Rotate the display from right (clockwise portrait) to down (upside-down landscape).

dccmd -rotate=down -width=1050 -height=1680

Rotate the display from down (landscape) to the left (anti-clockwise portrait).

dccmd -rotate=left -width=1680 -height=1050

Rotate the display from left (anti-clockwise portrait) to right (clockwise portrait).

dccmd -rotate=right -width=1050 -height=1680

Rotate the display from right (clockwise portrait) to right-side up (landscape).

dccmd -rotate=up -width=1050 -height=1680

Rotate the display from up (landscape) to down (landscape).

dccmd -rotate=down -width=1680 -height=1050

Rotate the display from down (landscape) to up (landscape).

dccmd -rotate=up -width=1680 -height=1050

Warning

Normally, Display Changer prevents you from using a mode that is not supported by your video card and monitor. You can use the -force switch to use an unlisted video mode. Please be aware that you can damage your video card or monitor by using an unsupported mode. 12noon assumes no responsibility or liability for your use of Display Changer.

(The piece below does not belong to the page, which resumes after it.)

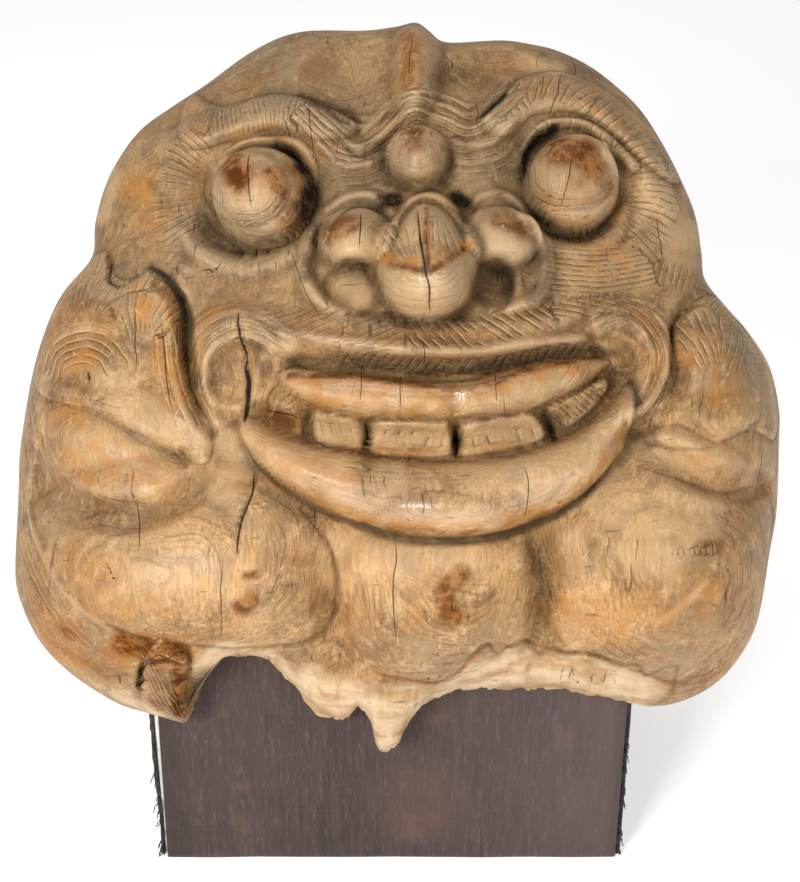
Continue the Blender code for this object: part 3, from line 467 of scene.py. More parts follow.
# Under each mark, from the crown down
TRACES = {
    Mark.STAIN_AND_SHADE: (
        Trace(12, 0.5, (408, 36, 412, 60, 410, 84)),
        Trace(20, 0.25, (480, 74, 510, 66)),
        Trace(20, 0.25, (310, 76, 326, 62)),
        Trace(16, 0.25, (244, 84, 264, 74)),
        Trace(8, 1.0, (406, 129, 418, 131)),
        Trace(10, 0.6, (412, 140, 414, 146)),
        Trace(20, 0.9, (560, 150, 582, 151, 592, 166)),
        Trace(15, 1.0, (230, 162, 241, 182)),
        # Painted shade on the right side of the left eye's ball
        Trace(9, 0.6, (296, 170, 302, 190, 298, 206, 286, 222)),
        Trace(11, 0.7, (592, 172, 606, 184)),
        Trace(9, 0.9, (272, 174, 280, 190)),
        Trace(22, 0.28, (236, 176, 264, 180)),
        Trace(14, 0.30, (194, 196, 190, 168)),
        Trace(2.6, 1.0, (426, 212, 426, 240, 428, 268)),
        Trace(11, 0.75, (500, 220, 522, 230)),
        Trace(13, 0.75, (332, 232, 350, 225)),
        Trace(4, 0.9, (390, 268, 410, 271, 426, 274, 444, 266, 462, 252)),
        Trace(8, 0.35, (62, 320, 82, 306, 106, 306)),
        Trace(12, 0.3, (300, 322, 360, 338, 420, 342, 500, 334)),
        Trace(34, 0.16, (66, 330, 100, 330)),
        Trace(3, 0.9, (290, 376, 357, 377, 400, 382, 451, 389, 490, 384, 530, 369, 572, 361)),
        Trace(9, 0.9, (270, 416, 290, 421)),
        Trace(4, 0.55, (364, 522, 400, 529, 450, 532, 500, 529, 546, 513, 590, 484)),
        Trace(9, 0.6, (700, 548, 716, 544)),
        Trace(16, 0.35, (305, 560, 316, 600)),
        Trace(10, 0.7, (462, 574, 446, 586, 446, 606, 454, 618)),
        Trace(5, 0.9, (248, 575, 257, 574)),
        Trace(11, 0.9, (243, 604, 252, 596)),
        Trace(26, 0.32, (44, 610, 70, 642, 104, 664)),
        Trace(7, 0.6, (60, 630, 72, 636)),
        Trace(15, 1.0, (124, 644, 150, 650, 174, 652)),
        Trace(9, 1.0, (181, 658, 182, 684, 180, 708)),
        Trace(16, 0.45, (152, 672, 164, 700)),
        Trace(2.5, 0.5, (382, 674, 436, 682, 464, 666, 487, 645, 512, 647, 526, 641, 553, 650, 604, 658,
            647, 674, 674, 684)),
    ),
    Mark.AMBER: (
        Trace(13, 0.8, (409, 40, 411, 62, 409, 84)),
        Trace(20, 0.5, (540, 90, 580, 94, 620, 120)),
        Trace(17, 0.5, (194, 108, 202, 130)),
        Trace(14, 0.5, (236, 142, 266, 138, 286, 142)),
        Trace(16, 0.5, (300, 142, 314, 160)),
        Trace(26, 0.7, (140, 186, 150, 214)),
        Trace(26, 0.45, (545, 208, 580, 218, 608, 206)),
        Trace(7, 1.0, (426, 214, 427, 250)),
        Trace(9, 1.0, (388, 262, 408, 266, 426, 270, 446, 260, 464, 248)),
        Trace(26, 0.5, (570, 262, 620, 262)),
        Trace(22, 0.8, (150, 300, 172, 350, 176, 392)),
        Trace(12, 0.6, (640, 322, 656, 352, 650, 384)),
        Trace(30, 0.5, (66, 330, 100, 330)),
        Trace(26, 0.6, (690, 350, 716, 360, 730, 396)),
        Trace(12, 0.45, (196, 356, 204, 322, 232, 310)),
        Trace(16, 0.9, (70, 364, 94, 356)),
        Trace(5, 1.0, (290, 381, 357, 382, 400, 387, 451, 393, 490, 388, 530, 373, 572, 365)),
        Trace(14, 0.8, (480, 390, 528, 374, 572, 366, 600, 366)),
        Trace(16, 0.7, (292, 396, 330, 398, 400, 402, 440, 406)),
        Trace(16, 0.7, (60, 410, 80, 416)),
        Trace(22, 0.6, (256, 428, 290, 456, 340, 476)),
        Trace(7, 0.6, (330, 446, 400, 454, 520, 448)),
        Trace(22, 0.6, (110, 458, 160, 478)),
        Trace(30, 0.4, (700, 460, 740, 468)),
        Trace(26, 0.6, (60, 470, 90, 480)),
        Trace(10, 1.0, (268, 474, 319, 505, 400, 526, 477, 528, 540, 510, 590, 480, 616, 438)),
        Trace(40, 0.4, (60, 560, 110, 590)),
        Trace(20, 0.5, (676, 590, 700, 606)),
        Trace(30, 0.5, (560, 600, 620, 620, 700, 600)),
        Trace(26, 0.9, (50, 626, 70, 650)),
        Trace(18, 1.0, (120, 656, 160, 650, 184, 660)),
    ),
    # Painted shadow in the deep pits round the eyes, the nose, the teeth and the mouth
    Mark.PAINTED_SHADOW: (
        Trace(18, 0.30, (448, 82, 478, 78)),
        Trace(5, 0.6, (300, 96, 322, 102, 344, 112, 358, 122)),
        Trace(8, 0.5, (314, 104, 340, 112, 356, 120)),
        Trace(4, 1.0, (483, 117, 494, 107, 504, 97)),
        Trace(6, 1.0, (276, 146, 290, 153, 303, 166, 310, 182, 309, 198, 303, 212)),
        Trace(8, 0.5, (448, 150, 452, 176)),
        Trace(8, 0.5, (380, 160, 386, 180)),
        Trace(8, 1.0, (519, 172, 526, 154, 538, 138, 552, 130)),
        Trace(7, 0.35, (150, 182, 168, 206)),
        Trace(8, 0.6, (388, 184, 416, 190, 446, 184)),
        Trace(12, 1.0, (457, 197, 467, 204)),
        Trace(11, 1.0, (384, 200, 396, 199)),
        Trace(9, 0.7, (200, 216, 212, 236, 236, 250)),
        Trace(6, 0.7, (530, 216, 544, 230, 562, 238, 586, 238, 608, 226)),
        Trace(6, 0.6, (546, 250, 544, 280, 530, 300)),
        Trace(6, 0.8, (346, 266, 362, 264)),
        Trace(6, 0.8, (152, 268, 170, 280, 182, 300)),
        Trace(9, 0.7, (498, 268, 508, 278, 506, 294)),
        Trace(6, 0.7, (306, 276, 308, 250, 318, 224)),
        Trace(7, 0.6, (188, 312, 192, 350, 196, 384)),
        Trace(10, 0.5, (360, 318, 420, 326, 460, 318)),
        Trace(6, 0.7, (290, 362, 357, 364, 400, 368, 464, 371, 528, 360, 579, 350, 612, 356)),
        Trace(9, 0.7, (614, 374, 628, 384, 634, 402)),
        Trace(4, 0.3, (309, 416, 307, 434)),
        Trace(4, 1.0, (550, 424, 555, 438)),
        Trace(4, 0.8, (366, 430, 367, 446)),
        Trace(10, 0.6, (640, 436, 650, 444)),
        Trace(4, 1.0, (456, 438, 457, 454)),
    ),
    Mark.PALE: (
        Trace(10, 0.5, (520, 62, 556, 70)),
        # Painted highlight on the right eye
        Trace(12, 0.8, (600, 148, 612, 166)),
        Trace(11, 0.45, (114, 176, 104, 214)),
        Trace(16, 0.5, (236, 192, 262, 196)),
        Trace(34, 0.7, (664, 200, 682, 236)),
        Trace(12, 0.5, (556, 212, 592, 214)),
        Trace(14, 0.4, (404, 236, 446, 236)),
        Trace(18, 0.5, (490, 240, 512, 244)),
        Trace(16, 0.5, (352, 244, 368, 246)),
        Trace(24, 0.5, (576, 268, 632, 270)),
        Trace(15, 0.8, (352, 284, 362, 296)),
        # Painted highlight on the tip of the nose
        Trace(13, 0.35, (416, 284, 444, 284)),
        Trace(14, 0.6, (760, 340, 776, 380)),
        Trace(6, 0.6, (58, 342, 82, 328, 108, 332)),
        Trace(18, 0.5, (110, 386, 140, 404, 176, 430)),
        Trace(14, 0.7, (322, 428, 352, 434)),
        Trace(16, 0.7, (386, 436, 440, 438)),
        Trace(15, 0.7, (474, 436, 534, 430)),
        Trace(30, 0.4, (90, 440, 150, 464)),
        Trace(22, 0.6, (206, 440, 230, 452, 222, 480)),
        Trace(22, 0.45, (680, 440, 722, 450)),
        Trace(14, 0.6, (640, 452, 700, 470)),
        Trace(34, 0.6, (600, 480, 640, 520, 700, 520)),
        Trace(22, 0.6, (630, 556, 664, 556)),
        Trace(40, 0.3, (150, 560, 230, 572)),
        Trace(36, 0.5, (330, 560, 390, 560, 460, 548)),
        Trace(4, 0.5, (655, 622, 670, 612, 687, 599, 703, 583)),
    ),
    Mark.RAW: (
        Trace(10, 0.9, (198, 672, 206, 660, 230, 650, 266, 656, 290, 676)),
        Trace(22, 1.0, (290, 680, 330, 694, 372, 704, 400, 704, 440, 700, 480, 680, 520, 668, 560, 674,
            600, 682, 640, 694)),
        Trace(11, 0.8, (116, 690, 134, 702, 158, 714)),
        Trace(24, 1.0, (384, 716, 388, 744)),
    ),
    Mark.POLISH: (
        Trace(10, 0.9, (604, 154, 614, 174)),
        Trace(12, 0.8, (416, 280, 446, 280)),
        Trace(7, 1.0, (330, 386, 380, 390, 450, 396, 500, 384, 540, 374)),
        Trace(12, 0.6, (114, 456, 164, 474)),
        Trace(14, 1.0, (300, 486, 360, 506, 420, 514, 500, 510, 560, 486)),
        Trace(40, 0.4, (130, 570, 240, 590)),
    ),
}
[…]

Sometimes, even with -force, Windows won’t let it use that resolution. You can sometimes work around that by going to Display Properties > Settings > Advanced > Monitor. On that page, clear the Hide modes that this monitor cannot display check box.

Requirements

Display Changer runs on Microsoft® Windows® 10 and 8.1. (It should also run on Windows 7, but since Microsoft has ended mainstream support, it’s not officially supported.) Display Changer has both 32-bit and 64-bit versions of both Console and Windows editions.

History

4.4.2: Fixed another regression that incorrectly handled arguments on the command line with quotation marks.
4.4.1: Fixed a regression that incorrectly handled arguments to the application specified on the command line
4.4.0: Use progressive settings by default.
4.3.3: Build with latest runtime library.
4.3.2: Fix documentation for -top/-bottom switches. It should have read -above/-below. Now they all work.
4.3.1: Fix rotating by 90-degree increments.
4.3.0: Correctly fail phantom monitors caused by proprietary cables (and other things?).